In a surprise move, German chancellor Gerhard Schroder and French president Jacques Chirac last night [Thursday] reached agreement on limiting EU agricultural subsidies after 2006.
The deal is believed to freeze future agricultural spending at current levels, taking inflation into account, reports FT.com. It should now ease the path for all 15 EU countries to agree a common line on how to finance plans to take in ten new members by 2004. These include Cyprus, the Czech Republic, Estonia, Hungary, Latvia, Lithuania, Malta, Poland, Slovakia and Slovenia.
Agricultural support accounts for nearly half of the EU’s €92bn (US$89.8bn) annual budget. Member states have had trouble reaching agreement on how much direct farm aid should be paid to farmers in the new member states.

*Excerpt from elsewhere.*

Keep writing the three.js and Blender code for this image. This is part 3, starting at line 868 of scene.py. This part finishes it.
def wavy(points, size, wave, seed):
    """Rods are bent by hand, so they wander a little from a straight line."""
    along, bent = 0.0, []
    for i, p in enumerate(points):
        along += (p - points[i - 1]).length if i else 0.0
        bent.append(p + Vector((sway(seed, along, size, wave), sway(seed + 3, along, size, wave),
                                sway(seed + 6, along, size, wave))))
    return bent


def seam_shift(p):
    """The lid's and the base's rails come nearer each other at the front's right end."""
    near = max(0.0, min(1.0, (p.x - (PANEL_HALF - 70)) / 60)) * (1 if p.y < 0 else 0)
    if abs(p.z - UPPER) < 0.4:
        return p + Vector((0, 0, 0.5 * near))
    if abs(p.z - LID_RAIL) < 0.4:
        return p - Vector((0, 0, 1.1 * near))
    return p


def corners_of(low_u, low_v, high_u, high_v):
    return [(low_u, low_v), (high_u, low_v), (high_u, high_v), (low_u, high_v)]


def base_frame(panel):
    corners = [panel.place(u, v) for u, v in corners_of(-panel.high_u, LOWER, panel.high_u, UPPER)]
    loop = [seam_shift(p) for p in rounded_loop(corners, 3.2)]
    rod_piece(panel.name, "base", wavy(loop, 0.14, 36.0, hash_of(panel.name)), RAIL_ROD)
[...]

Schroder said: “We will both take the position that phasing in [of direct farm aid] to acceding countries will start in 2004. From 2007, spending will be capped and will not increase beyond the rate of inflation up to 2013.”
Chirac said it was “our joint will to control expenditure in all areas”.
Italian farm minister Giovanni Alemanno expressed concern about the Franco-German deal on phasing in payments to new members, as it was a decision reached by just two of the EU’s 15 member states.
UK foreign secretary Jack Straw gave a lukewarm response to the deal on farm spending, saying it fell short of the wholesale reform for the Common Agricultural Policy for which some member states and the European Commission had been striving.